**Task prompt:**
Reproduce, word for word, every line from the first one down to the line containing "spike_tip_diameter = 0.0016", and nothing else.
_____
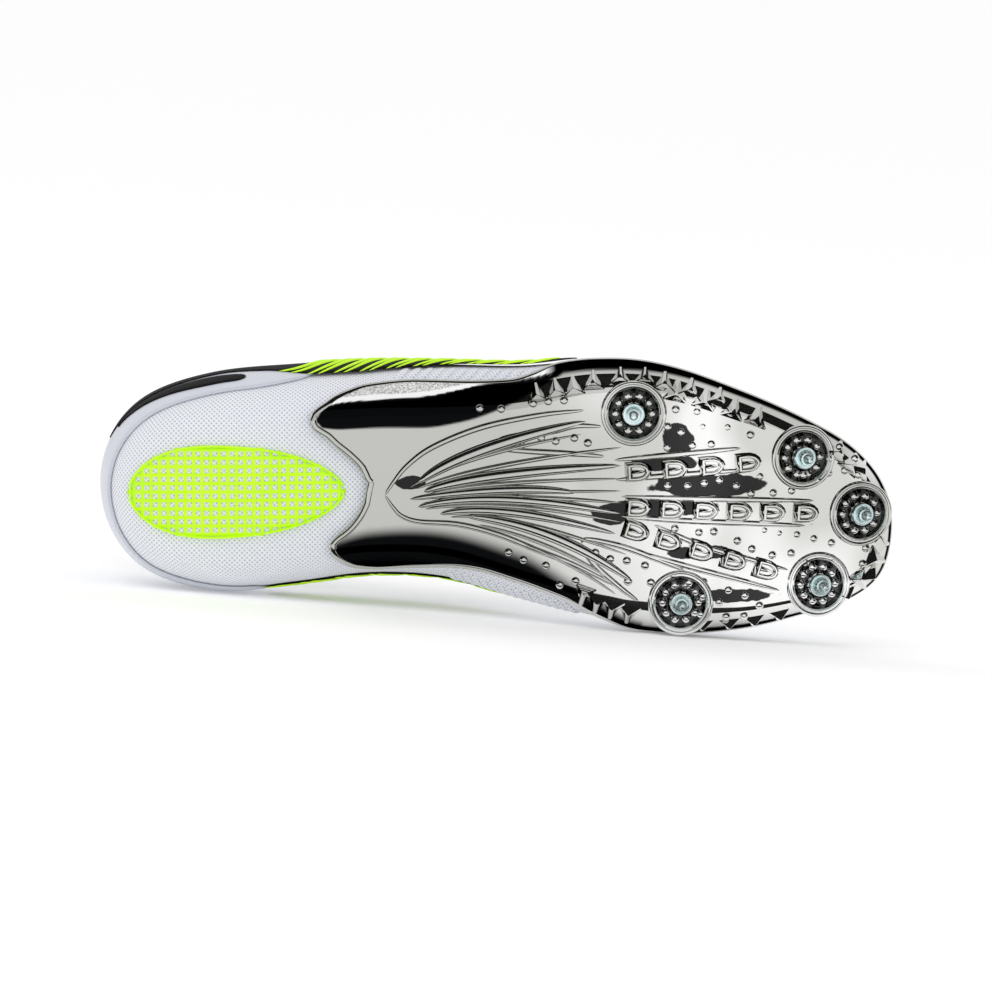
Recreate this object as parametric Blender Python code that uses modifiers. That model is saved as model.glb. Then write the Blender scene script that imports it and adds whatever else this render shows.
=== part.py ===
"""Track spike shoe for the right foot, lying on its medial side as on a floor.

The shoe is modelled upright in its own frame: X runs from heel to toe, +Y is the medial side and
+Z is up, with the underside of the heel at Z = 0. One empty then lays the whole shoe on its side,
on the edge of its sole and the side of its upper.
Every shell follows one surface, the outside of the upper, which is a ring of half-sections (ribs)
that stand round a spine from the heel, along the lateral side to the toe and back.
"""

from collections import namedtuple
from math import cos, pi, radians, sin

import bmesh
import bpy
import numpy as np
from mathutils import Matrix, Vector

# Driving sizes, in metres
shoe_length = 0.280
heel_width = 0.0755
ball_width = 0.0940
heel_height = 0.070
instep_height = 0.080
toe_spring = 0.016
arch_lift = 0.006
upper_wall = 0.0016
gap = 0.0003

throat_length = 0.076
throat_half_front = 0.010
throat_half_rear = 0.017
throat_rounding = 0.012
floor_opening_rounding = 0.030
lasting_margin = 0.011

plate_wall = 0.0020
plate_rim_ease = 0.0002

well_diameter = 0.0245
well_bore = 0.0195
well_height = 0.0012
well_depth = 0.0008
boss_diameter = 0.0098
stud_diameter = 0.0050
stud_length = 0.0018
spike_flange_diameter = 0.0078
spike_flange_height = 0.0016
spike_length = 0.0066
spike_tip_diameter = 0.0016

tooth_side = 0.0072
tooth_height = 0.0044
tooth_sunk = 0.0006
lug_length = 0.0092
lug_width = 0.0064
lug_height = 0.0028
fan_rib_height = 0.0010
sunk = 0.0012

heel_pad_length = 0.0762
heel_pad_width = 0.0330
heel_pad_thickness = 0.0013

counter_wall = 0.0009
eyestay_wall = 0.0009
eyestay_width = 0.0125
eyelet_pairs = 6
eyelet_inset = 0.0062
eyelet_diameter = 0.0040
lace_width = 0.0056
lace_thickness = 0.0012

tongue_wall = 0.0028
tongue_overlap = 0.0085
tongue_tab = 0.024
tongue_toe_reach = 0.010
tongue_ease = 0.0006
insole_heel = 0.0055
insole_toe = 0.0030
insole_inset = 0.0022

rest_flat = 0.0003

# Places along the shoe, as shares of shoe_length
throat_front_at = 0.664
floor_opening_at = 0.436
heel_pad_at = 0.175

# Density by kind of material, in kilograms per cubic metre
density = {"fabric": 300, "rubber": 1200, "plastic": 1100, "steel": 7850}

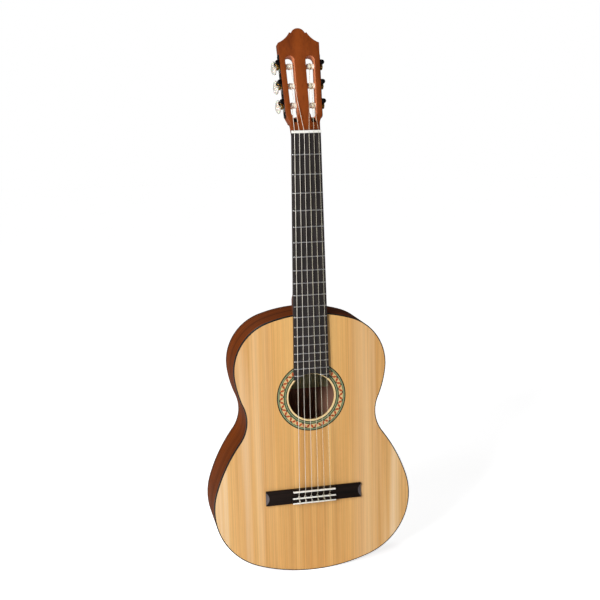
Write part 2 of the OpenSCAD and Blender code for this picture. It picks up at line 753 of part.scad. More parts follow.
module button_2() { button(2); }
module button_3() { button(3); }
module button_4() { button(4); }
module button_5() { button(5); }
module button_6() { button(6); }

soundboard();
back();
side_bass();
side_treble();
top_binding();
back_binding();
neck_block();
tail_block();
top_linings();
back_linings();
fan_braces();
top_bars();
bridge_patch();
back_bars();
label();
rosette_mosaic();
rosette_rings();
neck();
headstock();
heel_cap();
fingerboard();
frets();
nut();
bridge();
saddle();
tie_block_caps();
string_1();
string_2();
string_3();
string_4();
string_5();
string_6();
plate_bass();
plate_treble();
plate_screws();
worm_saddles();
roller_1();
roller_2();
roller_3();
roller_4();
roller_5();
roller_6();
gear_1();
gear_2();
gear_3();
gear_4();
gear_5();
gear_6();
worm_1();
worm_2();
worm_3();
worm_4();
worm_5();
worm_6();
button_1();
button_2();
button_3();
button_4();
button_5();
button_6();
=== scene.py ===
from math import acos, asin, atan2, ceil, copysign, cos, floor, pi, radians, sin, sqrt, tan

import bmesh
import bpy
from mathutils import Matrix, Vector
from mathutils.geometry import tessellate_polygon


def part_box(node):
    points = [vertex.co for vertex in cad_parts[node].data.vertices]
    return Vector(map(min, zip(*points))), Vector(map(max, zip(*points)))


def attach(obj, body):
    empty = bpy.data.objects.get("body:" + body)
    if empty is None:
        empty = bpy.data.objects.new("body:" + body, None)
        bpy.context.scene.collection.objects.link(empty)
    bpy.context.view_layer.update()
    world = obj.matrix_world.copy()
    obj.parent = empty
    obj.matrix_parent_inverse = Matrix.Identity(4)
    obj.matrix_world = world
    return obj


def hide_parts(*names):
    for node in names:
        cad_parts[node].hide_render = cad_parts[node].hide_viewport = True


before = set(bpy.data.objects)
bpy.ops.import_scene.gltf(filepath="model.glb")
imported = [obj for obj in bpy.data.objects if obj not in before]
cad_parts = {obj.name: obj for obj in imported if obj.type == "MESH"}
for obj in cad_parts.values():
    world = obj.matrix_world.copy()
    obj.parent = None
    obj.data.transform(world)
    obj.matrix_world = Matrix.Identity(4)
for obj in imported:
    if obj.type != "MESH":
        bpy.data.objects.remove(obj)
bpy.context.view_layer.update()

# Every shape below is drawn in millimetres. x points to the treble side, y goes back from the
# soundboard's face and z goes up from the tail.
MM = 0.001
SCALE = 650             # free length of the strings, from the nut to the saddle
NUT_Z, NUT_T, NUT_HALF = 812.3, 4.8, 26
HEAD_TILT = radians(15)
HEAD_Y = -1
HEAD_Z = NUT_Z + NUT_T + 0.35
HEAD_T = 20
HEAD_HALF = 34.3        # half width of the head at REF_S
REF_S = 80.5
SIDE_ANGLE = radians(2)
BODY_LEN = 492
DEPTH_TAIL, DEPTH_NECK = 104, 92
BACK_SLOPE = (DEPTH_TAIL - DEPTH_NECK) / BODY_LEN
SIDE_T = 3
BIND_H = 5
TOP_T, BACK_T = 2.6, 2.8

FACE_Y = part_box("soundboard")[0].y
rings_low, rings_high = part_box("rosette_rings")
HOLE_Z = (rings_low.z + rings_high.z) / 2 / MM
ROSETTE_R = rings_high.x / MM
HOLE_R = 43.0
HOLE_LIP = 0.35         # rounding of the soundhole's edges
INLAY_T = 1.0

BODY = Matrix.Translation((0, FACE_Y, 0)) @ Matrix.Scale(MM, 4)
LEAN = Matrix.Translation((0, HEAD_Y, HEAD_Z)) @ Matrix.Rotation(-HEAD_TILT, 4, "X")
HEAD = BODY @ LEAN


def side_frame(sign):
    """Leans with one side of the head, so that x stays square to its machine plate."""
    hinge = Matrix.Translation((sign * HEAD_HALF, 0, REF_S))
    return HEAD @ hinge @ Matrix.Rotation(sign * SIDE_ANGLE, 4, "Y") @ hinge.inverted()


MIRROR = Matrix.Diagonal((-1, 1, 1, 1))
# Frames whose x runs outwards from the middle of the head, on the bass and the treble side
OUTWARD = {-1: side_frame(-1) @ MIRROR, 1: side_frame(1)}

# A ball hollows the end of each wing of the bridge. SCOOP_CENTRE is its distance from each middle plane
BRIDGE_HALF, BRIDGE_H, WING_T, BRIDGE_Z = 90.5, 28, 4.2, 136.0
SCOOP_R = 31
scoop_place = Vector((BRIDGE_HALF + 8.5, -WING_T - 27.5, BRIDGE_Z + BRIDGE_H / 2))
SCOOP_CENTRE = tuple(abs(value) for value in BODY @ scoop_place)


# --- Materials ---
def srgb(red, green, blue):
    """Linear colour from 0 to 255 screen values."""
    def linear(value):
        value /= 255
        return value / 12.92 if value <= 0.04045 else ((value + 0.055) / 1.055) ** 2.4
    return (linear(red), linear(green), linear(blue), 1)


LOOKS = {}              # the materials by name: each Look adds its own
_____
**Response:**
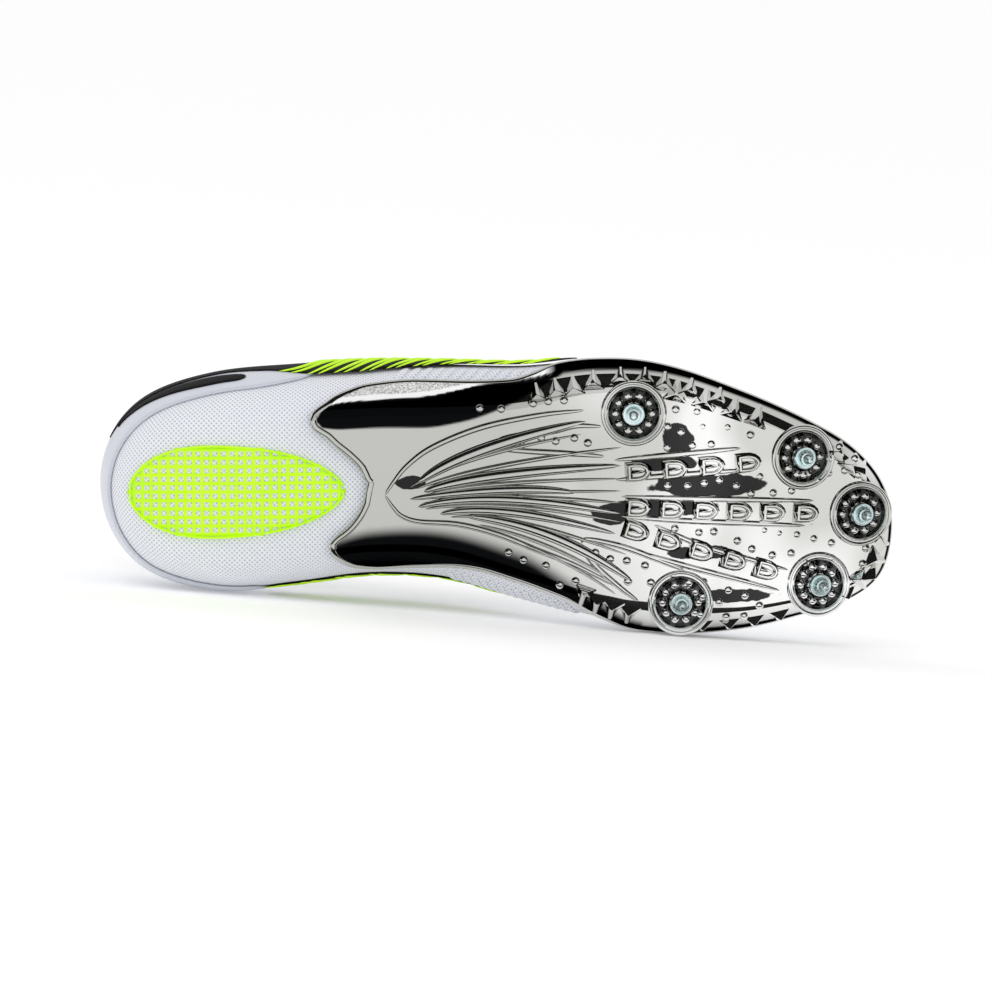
Recreate this object as parametric Blender Python code that uses modifiers. That model is saved as model.glb. Then write the Blender scene script that imports it and adds whatever else this render shows.
=== part.py ===
"""Track spike shoe for the right foot, lying on its medial side as on a floor.

The shoe is modelled upright in its own frame: X runs from heel to toe, +Y is the medial side and
+Z is up, with the underside of the heel at Z = 0. One empty then lays the whole shoe on its side,
on the edge of its sole and the side of its upper.
Every shell follows one surface, the outside of the upper, which is a ring of half-sections (ribs)
that stand round a spine from the heel, along the lateral side to the toe and back.
"""

from collections import namedtuple
from math import cos, pi, radians, sin

import bmesh
import bpy
import numpy as np
from mathutils import Matrix, Vector

# Driving sizes, in metres
shoe_length = 0.280
heel_width = 0.0755
ball_width = 0.0940
heel_height = 0.070
instep_height = 0.080
toe_spring = 0.016
arch_lift = 0.006
upper_wall = 0.0016
gap = 0.0003

throat_length = 0.076
throat_half_front = 0.010
throat_half_rear = 0.017
throat_rounding = 0.012
floor_opening_rounding = 0.030
lasting_margin = 0.011

plate_wall = 0.0020
plate_rim_ease = 0.0002

well_diameter = 0.0245
well_bore = 0.0195
well_height = 0.0012
well_depth = 0.0008
boss_diameter = 0.0098
stud_diameter = 0.0050
stud_length = 0.0018
spike_flange_diameter = 0.0078
spike_flange_height = 0.0016
spike_length = 0.0066
spike_tip_diameter = 0.0016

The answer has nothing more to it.